2. "Mysterious Semblance at the Strand of Nightmares" (10:46) opens with what sound like distant street noises as if heard through the bedroom window from a high rise apartment in the middle of a hot, windless summer night. Synth organ enters in a eerie, vampire movie soundtrack kind of way (though also exceedingly close to Tony Banks' intro to "Watcher in the Skies"). The organth floats slowly around the aural soundscape (panning) as flanging and sequenced riffs and synthesized wind noises flit in and around the soundscape. Very somber and depressing. In the sixth minutes signs of life appear in the form of bouncy synths chords and organ arpeggi while the somber organth continues its parade of death through the city streets. Flitting wind gusts (or are they bats?) seem to occasionally join ole Drac as he looks for his latest victim (the humanized chords just before the last minute?) Genius. (9/10)
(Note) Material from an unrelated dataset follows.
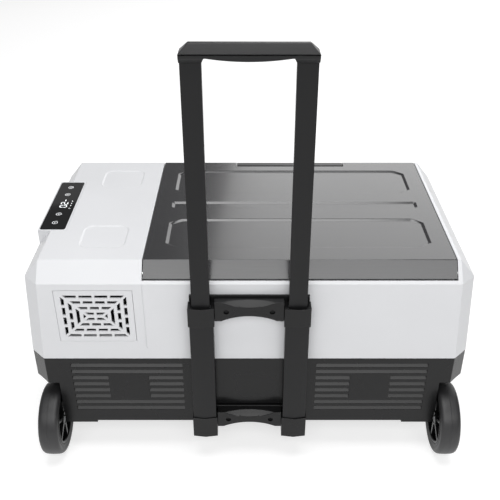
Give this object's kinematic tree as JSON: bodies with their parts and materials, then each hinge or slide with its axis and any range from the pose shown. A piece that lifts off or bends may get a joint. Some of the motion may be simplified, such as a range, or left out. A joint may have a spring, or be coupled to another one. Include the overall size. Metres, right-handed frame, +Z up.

3. "Movements of a Visionary" (7:58) opens with experimental sounds that seem unnatural without the contributions of electricity. At the end of the second minute a mallet-like sound creates a fast-paced sequence over which organ soon joins. Electric piano later is added while the sequence shifts down an octave or two. (8.5/10) 4. "Sequence in 'C'" (2:17) is peaceful and serene as layers of "wooden flutes" create a pleasant, floating canopy of sheets blowing in the wind. (5/5)

An historic achievement in music and a masterpiece of its genre.